Триумф посредственности, убожества и некомпетентности — так объективно оценивались наши властные структуры во второй половине 80-х годов. Но разве что-нибудь существенно изменилось с тех пор в этих структурах? Не те же ли скомпрометировавшие себя фигуры по-прежнему пишут и подписывают постановления, директивы и указы? Не они ли, одряхлевшие, но не набравшиеся ума, выползают вновь на политическую арену или, затаившись, ждут своего часа?
Все эти люди, сделавшие себе карьеру на прислуживании режиму, его кровавым и бесталанным лидерам, очевидно, никогда уже не усвоят известную во всем демократическом мире истину, что быть у власти — это значит служить народу, не править, а именно служить, ибо правление — это «как», а служение — это суть.
Еще в XVIII веке Томас Джефферсон писал: «Я в высшей степени терпимо отношусь к праву других иметь отличное от своего мнение, не усматривая в этом ничего преступного. Я слишком хорошо знаю слабость и нестойкость человеческих суждений, чтобы удивляться их различным проявлениям. Обе наши политические партии, по крайней мере их честная часть, сознательно преследуют одну и ту же цель — общественное благо; но они существенно отличаются друг от друга в том, что касается средств достижения этого блага».
Пока мы в нашей стране не покончим с монополией на власть одной партии и не создадим конкурентоспособную альтернативу, стержнем программы которой и манерой ее исполнения станет стремление к общественному благу, а не умозрительные догмы, мы будем обречены на произвол и бездушие власть имущих. Пока мы не разрушим структуры, обеспечивающие привилегии и безопасность однопартийной системы, мы не будем гарантированы от возврата к тоталитаризму и насилию.
На лицах людей, встречавших меня жарким летом 1990 года, я увидел Надежду… Но мне приходилось видеть и другие лица: искаженные ненавистью, страшные разрушительным порывом и мстительной злобой.

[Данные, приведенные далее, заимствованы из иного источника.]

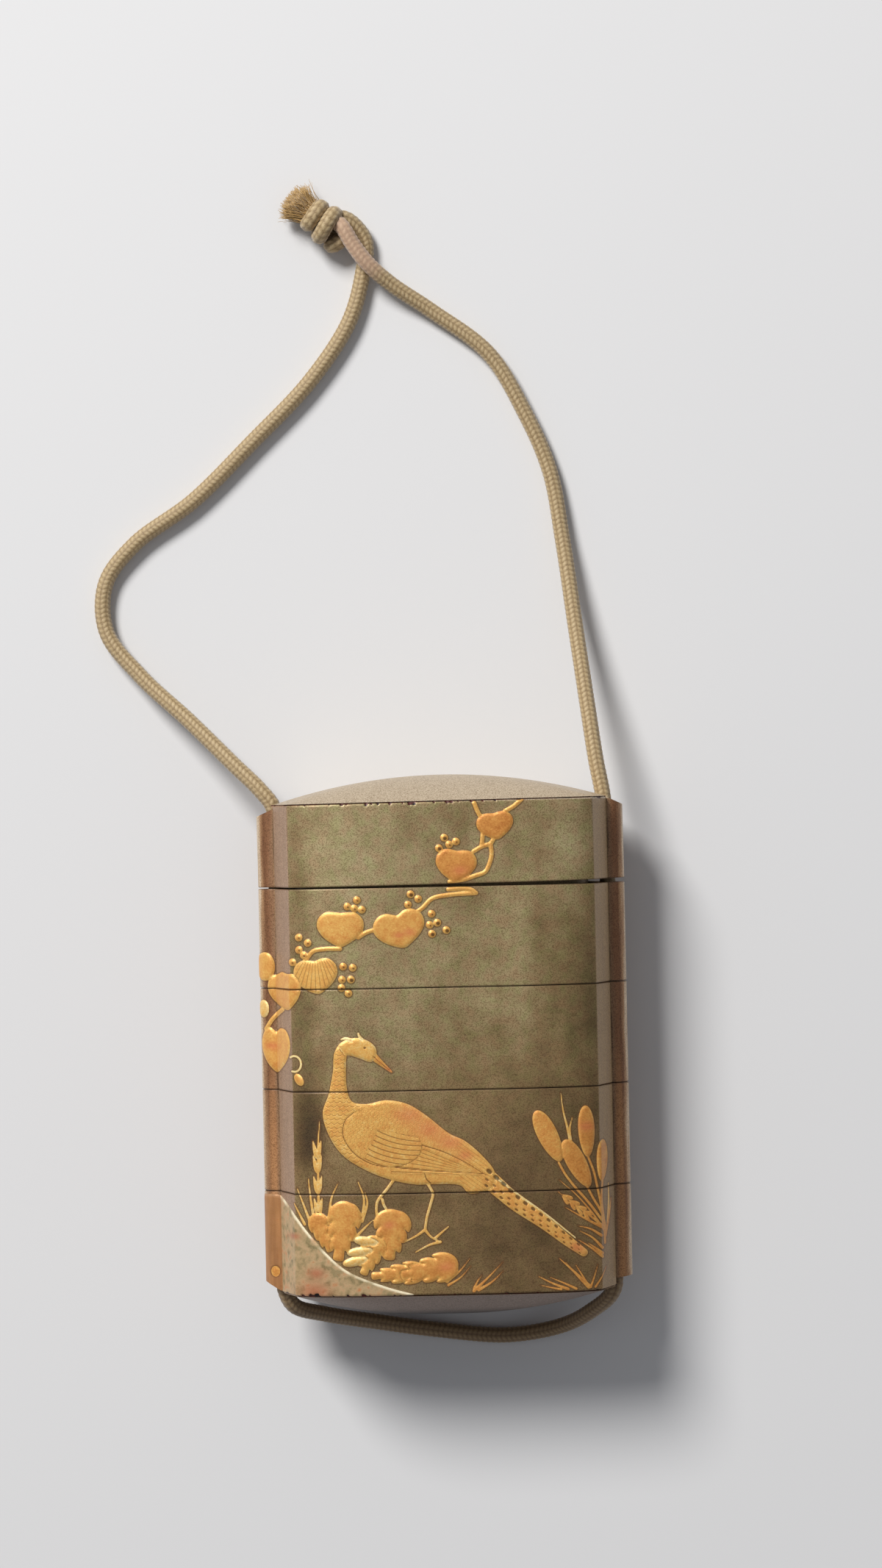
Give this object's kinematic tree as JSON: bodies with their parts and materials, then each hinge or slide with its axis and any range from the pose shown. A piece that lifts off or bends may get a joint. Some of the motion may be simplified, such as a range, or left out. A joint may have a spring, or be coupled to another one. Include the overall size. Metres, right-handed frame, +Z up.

Весной 1968 года по США прокатилась волна расовых столкновений. В Вашингтоне негры громили магазины, поджигали трущобы, в которые их загнала нужда, избивали и убивали белых. Апрельской субботой, днем, я выехал на автомашине из совпосольства в сторону дома, маршрут избрал по 14-й улице, проходившей по кромке белого и черного районов. Не проехав и километра, я натолкнулся на группу бегущих врассыпную возбужденных людей. Через минуту я был окружен толпой, намерения которой сначала были неясны. Затем раздался удар по машине, еще один, второй, третий… Сыпались стекла, визжали тормоза, в салон машины влетали обломки кирпичей, но у меня хватило духу продолжать движение. В какой-то момент прямо перед капотом, в полутора-двух метрах от себя, я увидел злобный оскал черного лица с занесенным для удара стальным крюком. Я инстинктивно пригнулся, нажал на газ, и крюк, разбив вдребезги лобовое стекло, просвистел над головой.
Я двигался напролом на красные светофоры, на грани аварии или наезда на нападающих, чувствуя, что остановка равносильна смерти.
В тот вечер по телевидению показывали, как разъяренная толпа переворачивала автомашины, вытаскивала из них и калечила белых. Я мог стать одной из жертв. Бог миловал.
Милует ли он нашу страну, накаленную до предела неспособностью системы прокормить себя, национальными распрями, беспомощностью власти и несправедливостью, по-прежнему исходящей от нее?
Или ввергнет ее в пучину братоубийственной бойни?
Наученные горьким опытом, мы не имеем морального права вновь экспериментировать над народом, уповать на насилие как повивальную бабку истории. У нас, в сущности, остается единственный выход — возвращение на магистральный путь развития цивилизации. Но для этого грядущее поколение руководителей должно очиститься, освободиться от пут прошлого, без колебаний и уверток идти курсом подлинного обновления. Оно должно сделать все, чтобы в народе не умерла надежда на лучшую долю, вера в торжество законности, справедливости и правды.
Еще в 70-х годах, будучи начальником внешней контрразведки, я повесил у себя в кабинете на видном месте изречение Бенджамина Дизраэли: «Справедливость — это правда в действии».
С этим девизом в сердце я начал новый отсчет времени в своей жизни. С ним я, окрыленный, вернулся в Москву в объятия многочисленных энтузиастов и единомышленников. На улице, в метро и автобусах люди узнавали меня, пожимали руку, высказывали пожелания добра. Они беспокоились за мою судьбу, негодовали по поводу учиненного произвола.